Part 1- The sustainable economic growth is has pre-requisite to the reduction of the poverty
1.1- Strong link between economic growth and monetary poverty
Over the past five years, the quality and availability of international data on income distribution and poverty has improved enormously. From this data, it could be noticed that there is a strong link between the growth of the GDP and the reduction of the poverty. Conversely, a strong link exists between the stagnation or the decrease of the GDP per capita and the increase of the poverty.
As above mentioned, the world GDP per capita has increased constantly and quickly over the last century. During, the same time, the poverty has decreased.
The proportion of the developing world\’s population living in extreme economic poverty (World Bank definition: less than $1 per day) fell from 28 percent in 1990 to 21 percent in 2001. Looking at the period 1981-2001, the percentage of the world\’s population living on less than $1 per day has halved.
World Bank data shows that the percentage of the population living in households with consumption or income per person below the poverty line has decreased in each region of the world since 1999:
Region 1990 2002 2004
East Asia and Pacific 15.40% 12.33% 9.07%
Europe and Central Asia 3.60% 1.28% 0.95%
Latin America and the Caribbean 9.62% 9.08% 8.64%
Middle East and North Africa 2.08% 1.69% 1.47%
South Asia 35.04% 33.44% 30.84%
Sub-Saharan Africa 46.07% 42.63% 41.09%
Recent studies consistently find a one-to-one to a one to four average relationship between growth per capita income and reduction of monetary poverty.
1.2 Therefore, the situation could be tremendously different according to the countries
Naturally, there is a lot of variation around the above-mentioned average.
Much of the improvement has occurred in East and South Asia. In East Asia and the World Bank reports that \”The poverty headcount rate at the $2-a-day level is estimated to have fallen to about 27 percent, down from 29.5 percent in 2006 and 69 percent in 1990.
In Sub-Saharan Africa GDP/capita shrank by 14 percent and extreme poverty increased from 41 percent in 1981 to 46 percent in 2001, increasing the number of people living in poverty from 231 million to 318 million.
Other regions have seen little change. In the early 1990s the transition economies of Europe and Central Asia experienced a sharp drop in income. Poverty rates rose to 6 percent at the end of the decade before beginning to recede.
Of course, the conditions are not the same in each country in terms of resources, history… but, from the observation, one can conclude that the economic growth does not ensure automatically the reduction of the poverty or in the same proportion. The second part will study from what the link between Growth and reduction of poverty depends.
2- Link between the sustainable economic growth and the reduction of poverty: Conditions for creating the link
21- Analysis of the main macroeconomic parameters
As previously mentioned, the poverty is the result of several factors and the situation is different from one country to another one. From the panel of solutions which can be applied, no unique solution exists and an analysis by country should be done.

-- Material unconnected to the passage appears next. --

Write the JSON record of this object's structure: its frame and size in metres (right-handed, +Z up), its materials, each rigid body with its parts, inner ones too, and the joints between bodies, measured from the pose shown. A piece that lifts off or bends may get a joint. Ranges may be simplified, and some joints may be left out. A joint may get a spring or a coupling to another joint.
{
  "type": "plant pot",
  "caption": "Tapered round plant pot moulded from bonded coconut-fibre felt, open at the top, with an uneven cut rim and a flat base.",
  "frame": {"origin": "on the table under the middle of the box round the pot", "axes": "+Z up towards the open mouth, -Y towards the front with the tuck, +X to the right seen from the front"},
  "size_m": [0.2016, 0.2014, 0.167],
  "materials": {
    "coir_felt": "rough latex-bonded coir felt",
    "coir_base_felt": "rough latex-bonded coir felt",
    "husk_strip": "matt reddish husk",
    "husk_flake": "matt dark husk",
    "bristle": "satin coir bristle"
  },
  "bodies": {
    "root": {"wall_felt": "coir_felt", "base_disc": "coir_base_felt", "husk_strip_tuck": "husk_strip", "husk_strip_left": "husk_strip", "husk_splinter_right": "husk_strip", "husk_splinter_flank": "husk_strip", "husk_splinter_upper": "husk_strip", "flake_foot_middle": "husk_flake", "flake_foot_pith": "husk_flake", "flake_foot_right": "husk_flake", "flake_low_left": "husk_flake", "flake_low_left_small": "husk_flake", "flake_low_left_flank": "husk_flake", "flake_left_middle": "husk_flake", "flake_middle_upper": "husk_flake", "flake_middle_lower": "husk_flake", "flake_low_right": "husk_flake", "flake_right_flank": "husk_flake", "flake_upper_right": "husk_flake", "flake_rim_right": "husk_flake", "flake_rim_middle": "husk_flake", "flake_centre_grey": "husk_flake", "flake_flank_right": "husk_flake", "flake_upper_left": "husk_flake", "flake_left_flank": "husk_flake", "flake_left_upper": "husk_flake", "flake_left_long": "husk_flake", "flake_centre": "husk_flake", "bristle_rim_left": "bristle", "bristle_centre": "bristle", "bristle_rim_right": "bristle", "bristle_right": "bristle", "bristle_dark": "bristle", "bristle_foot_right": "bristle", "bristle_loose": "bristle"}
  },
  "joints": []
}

So, it is important to collect date on the main macroeconomic components of growth, mainly, such as:
The investment rate (ratio of capital investment to GDP), and
The productivity of investment.
(Harrod-Domar model)
The investment rate is determined by savings from two sources: foreign saving (net foreign financing), and domestic saving (in both the public and private sectors).It refers to the expected returns in a context of perceived risks and uncertainty.
The productivity of investment is based on the assumption that investment policies should be designed to stimulate efficient and competitive projects, rather than fostering inefficiency; in other words, the analysis of the sectorial components of the growth is essential.

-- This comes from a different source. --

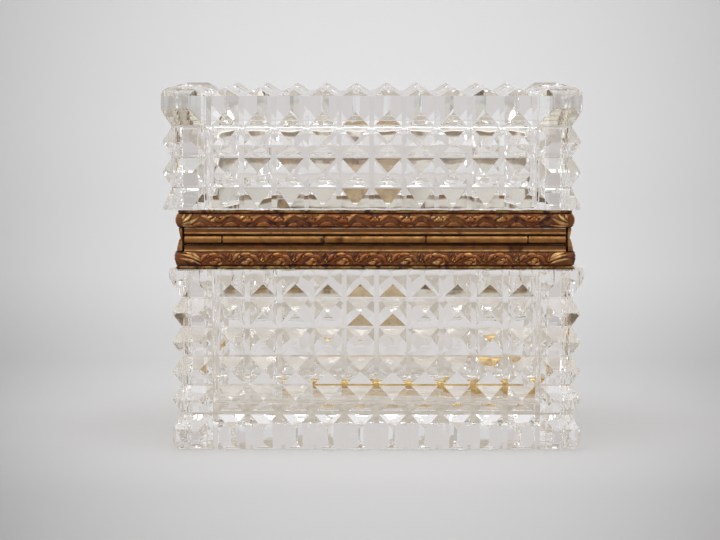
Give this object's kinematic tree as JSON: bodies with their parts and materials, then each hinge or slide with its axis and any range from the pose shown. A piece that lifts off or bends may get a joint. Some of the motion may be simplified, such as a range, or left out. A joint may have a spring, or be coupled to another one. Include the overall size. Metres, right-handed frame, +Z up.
{
  "type": "glass casket box",
  "caption": "Rectangular diamond-cut glass casket with a hinged glass lid, gilt metal bands, a small box lock and a loose key.",
  "frame": {"origin": "centre of the part's footprint, on the flat underside of the base glass", "axes": "+X along the length, +Y from the lock at the front to the hinge at the back, +Z up"},
  "size_m": [0.1372, 0.0916, 0.118],
  "materials": {
    "cut_glass": "clear lead crystal, ground and polished cuts",
    "cement": "pale plaster or cement",
    "frame_brass": "dull brown gilt sheet",
    "moulding_bronze": "worn red-brown gilt bronze",
    "hinge_brass": "worn yellow-brown brass",
    "lock_brass": "dull brass plate",
    "rivet_brass": "bright brass",
    "key_gilt": "polished gilt brass",
    "steel": "bare steel"
  },
  "bodies": {
    "base": {"base_glass": "cut_glass", "base_cement_bed": "cement", "base_rim_frame": "frame_brass", "base_moulding_front": "moulding_bronze", "base_moulding_back": "moulding_bronze", "base_moulding_left": "moulding_bronze", "base_moulding_right": "moulding_bronze", "hinge_leaf_base": "hinge_brass", "hinge_pin": "steel", "lock_case": "lock_brass", "lock_cap": "lock_brass", "lock_rivets": "rivet_brass", "lock_drill_pin": "steel", "bolt_guide_pin": "steel", "bolt_spring": "steel"},
    "bolt": {"lock_bolt": "steel"},
    "key": {"key": "key_gilt"},
    "lid": {"lid_glass": "cut_glass", "lid_cement_bed": "cement", "lid_rim_frame": "frame_brass", "lid_moulding_front": "moulding_bronze", "lid_moulding_back": "moulding_bronze", "lid_moulding_left": "moulding_bronze", "lid_moulding_right": "moulding_bronze", "hinge_leaf_lid": "hinge_brass", "lid_staple": "hinge_brass", "staple_rivets": "rivet_brass"}
  },
  "joints": [
    {"name": "lid_hinge", "type": "hinge", "parent": "base", "child": "lid", "pos_m": [0, 0.04085, 0.06875], "axis": [-1, 0, 0], "range_deg": [0, 100]},
    {"name": "bolt_slide", "type": "slide", "parent": "base", "child": "bolt", "axis": [1, 0, 0], "range_m": [0, 0.0034]},
    {"name": "key_lift", "type": "slide", "parent": "base", "child": "key", "axis": [0, 0, 1], "range_m": [0, 0.06]}
  ]
}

A range of policy tolls exist for promoting investment and improving productivity.
The third basic factor is the population growth (example of China).
Other theory – the Solow-Swan (SS) model – adds two additional factors to the growth equation:
Labor force growth, and
Investment in human capital.
2.2. Public policies
An enormous volume of empirical research on economic growth has appeared in recent years. Researchers have studied a wide variety of indicators to establish the most important factors for fostering sustainable growth, through their effects on investment and productivity.
Different studies use various methods, data definitions, and data samples and therefore come up with somewhat different results. Nonetheless, the overall empirical record points to a short list of main growth factors relating to public policy such as:
Peace and political stability
A consistent record of sound macroeconomic management
Investment in education and health
Investment in infrastructure
Openness to international trade – particularly, export promotion
Quality of market-supporting institutions
Financial market development.
The aim is to create conditions in which the poor edge participate in, contribute to, and benefit from economic growth so that social poverty can be reduced. This pro-poor growth includes:
more investments in infrastructure for poverty reduction and growth through private sector development and regional cooperation,
support for productive environmentally sustainable sectors that help the poor, such as finance, private sector development, and the small scale urban and rural economy,
research of opportunities for strengthening regional cooperation and cross-border development,
Clear policy of redistribution: income but also, land, access to health and education, to water,
promotion of a growth process that is environmentally sustainable,
promotion of education, health, and social protection systems that strengthen the labour market
elimination of gender disparities.
These are the main basis of the policies which are applied today; they are the results of a long process of discussion and experimentation since the years 1970 when economists realised that the economic growth does not always reduce poverty. The OECD plays a role in this debate and goes on to contribute to its progress.
CONCLUSION
Communication and co-operation is essential if the poverty has to be reduced on a long term run. For the time being, too many divergences exist even inside the development agencies and these can jeopardize the efficiency of the aid by ignoring the institutional or recurring costs or by developing parallel channel of distribution.